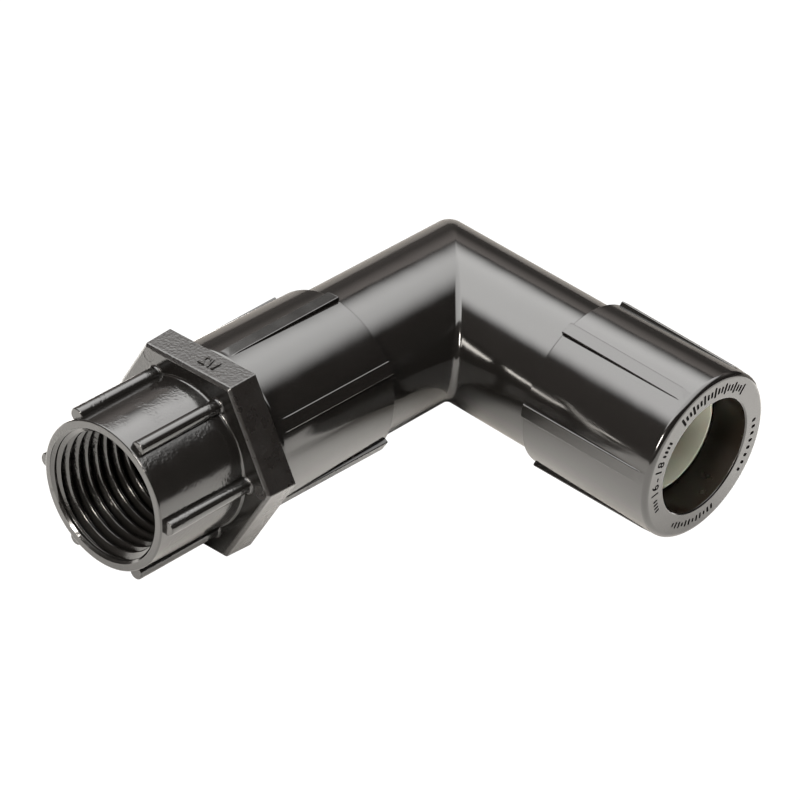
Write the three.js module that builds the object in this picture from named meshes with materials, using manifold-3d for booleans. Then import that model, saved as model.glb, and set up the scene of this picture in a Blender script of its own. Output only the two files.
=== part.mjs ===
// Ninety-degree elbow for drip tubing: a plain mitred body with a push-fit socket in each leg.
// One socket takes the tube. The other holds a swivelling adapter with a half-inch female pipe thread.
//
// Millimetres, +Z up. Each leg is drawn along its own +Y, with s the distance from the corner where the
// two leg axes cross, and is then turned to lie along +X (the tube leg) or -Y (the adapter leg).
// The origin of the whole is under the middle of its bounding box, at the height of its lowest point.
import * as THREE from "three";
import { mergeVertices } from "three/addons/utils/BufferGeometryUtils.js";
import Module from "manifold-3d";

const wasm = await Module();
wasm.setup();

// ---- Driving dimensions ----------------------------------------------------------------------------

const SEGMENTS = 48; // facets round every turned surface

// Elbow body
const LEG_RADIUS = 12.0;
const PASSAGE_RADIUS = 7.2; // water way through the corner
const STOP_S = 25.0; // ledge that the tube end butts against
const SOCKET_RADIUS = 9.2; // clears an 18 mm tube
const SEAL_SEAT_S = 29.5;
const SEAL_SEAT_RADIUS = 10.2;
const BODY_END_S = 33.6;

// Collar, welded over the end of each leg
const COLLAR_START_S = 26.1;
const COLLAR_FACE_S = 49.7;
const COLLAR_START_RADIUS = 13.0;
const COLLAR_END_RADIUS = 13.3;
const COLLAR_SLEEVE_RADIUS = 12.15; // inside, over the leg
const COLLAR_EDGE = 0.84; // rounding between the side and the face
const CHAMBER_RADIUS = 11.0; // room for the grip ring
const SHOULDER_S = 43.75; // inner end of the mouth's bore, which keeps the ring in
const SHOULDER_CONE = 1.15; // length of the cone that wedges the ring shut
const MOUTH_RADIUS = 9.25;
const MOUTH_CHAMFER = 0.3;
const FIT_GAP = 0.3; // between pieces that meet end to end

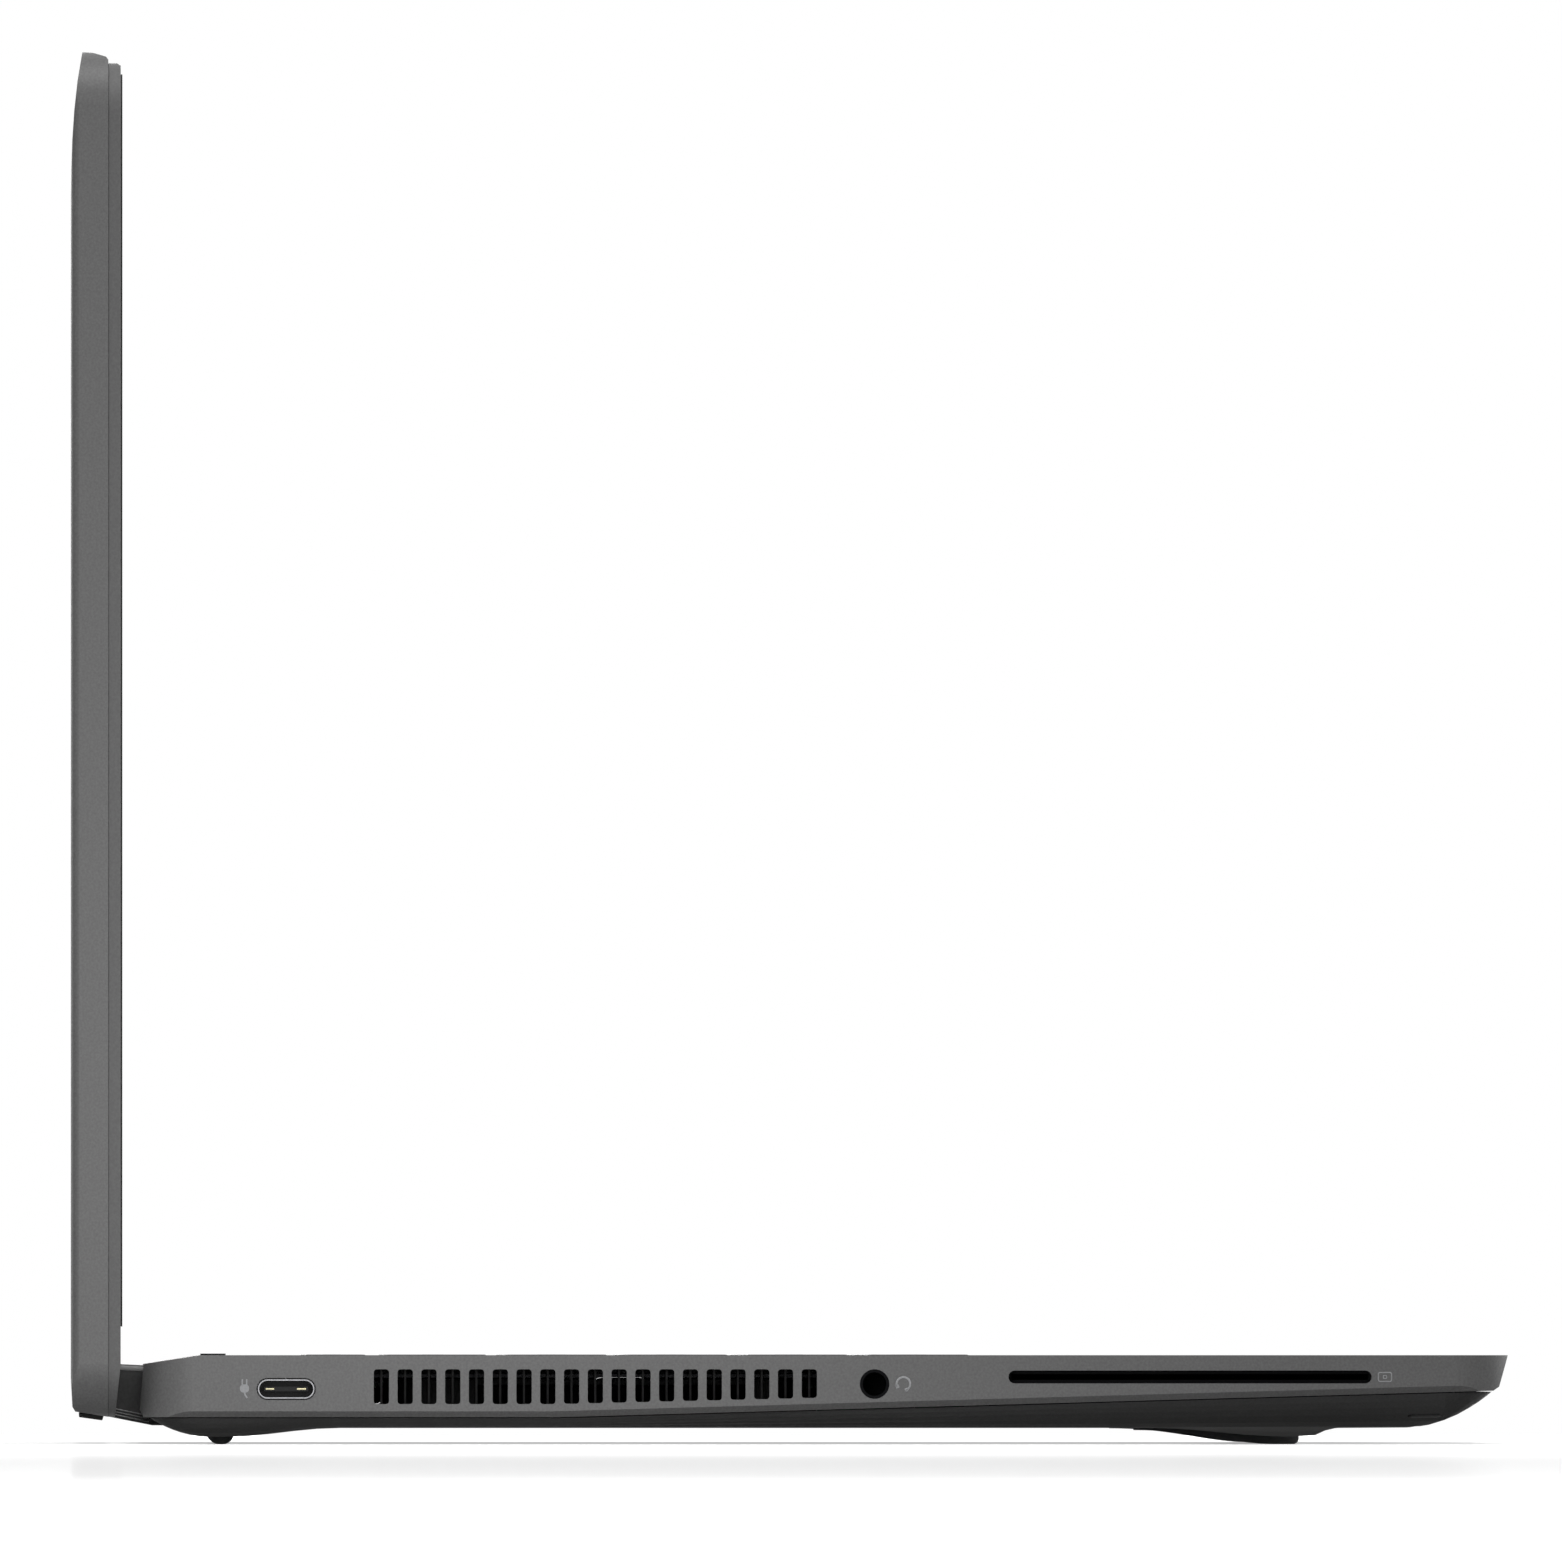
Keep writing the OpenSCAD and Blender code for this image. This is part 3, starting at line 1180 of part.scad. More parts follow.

★ ★ ★ ★ ★ ★ ★

Word for word, please print every line from the beginning of the records to the line bearing "const FIT_GAP = 0.3;", counting both ends and stopping there.

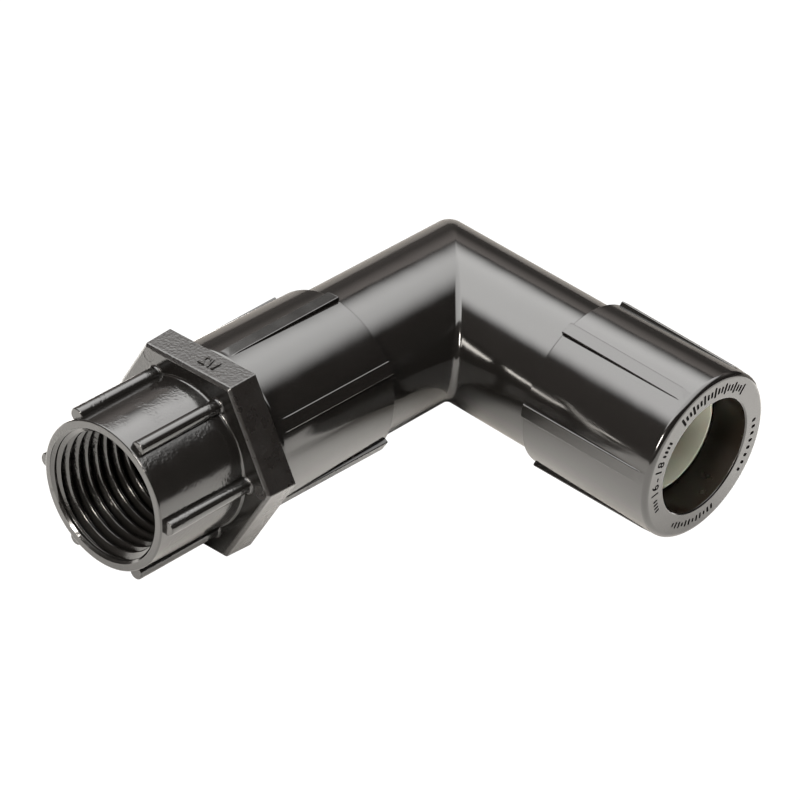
Write the three.js module that builds the object in this picture from named meshes with materials, using manifold-3d for booleans. Then import that model, saved as model.glb, and set up the scene of this picture in a Blender script of its own. Output only the two files.
=== part.mjs ===
// Ninety-degree elbow for drip tubing: a plain mitred body with a push-fit socket in each leg.
// One socket takes the tube. The other holds a swivelling adapter with a half-inch female pipe thread.
//
// Millimetres, +Z up. Each leg is drawn along its own +Y, with s the distance from the corner where the
// two leg axes cross, and is then turned to lie along +X (the tube leg) or -Y (the adapter leg).
// The origin of the whole is under the middle of its bounding box, at the height of its lowest point.
import * as THREE from "three";
import { mergeVertices } from "three/addons/utils/BufferGeometryUtils.js";
import Module from "manifold-3d";

const wasm = await Module();
wasm.setup();

// ---- Driving dimensions ----------------------------------------------------------------------------

const SEGMENTS = 48; // facets round every turned surface

// Elbow body
const LEG_RADIUS = 12.0;
const PASSAGE_RADIUS = 7.2; // water way through the corner
const STOP_S = 25.0; // ledge that the tube end butts against
const SOCKET_RADIUS = 9.2; // clears an 18 mm tube
const SEAL_SEAT_S = 29.5;
const SEAL_SEAT_RADIUS = 10.2;
const BODY_END_S = 33.6;

// Collar, welded over the end of each leg
const COLLAR_START_S = 26.1;
const COLLAR_FACE_S = 49.7;
const COLLAR_START_RADIUS = 13.0;
const COLLAR_END_RADIUS = 13.3;
const COLLAR_SLEEVE_RADIUS = 12.15; // inside, over the leg
const COLLAR_EDGE = 0.84; // rounding between the side and the face
const CHAMBER_RADIUS = 11.0; // room for the grip ring
const SHOULDER_S = 43.75; // inner end of the mouth's bore, which keeps the ring in
const SHOULDER_CONE = 1.15; // length of the cone that wedges the ring shut
const MOUTH_RADIUS = 9.25;
const MOUTH_CHAMFER = 0.3;
const FIT_GAP = 0.3; // between pieces that meet end to end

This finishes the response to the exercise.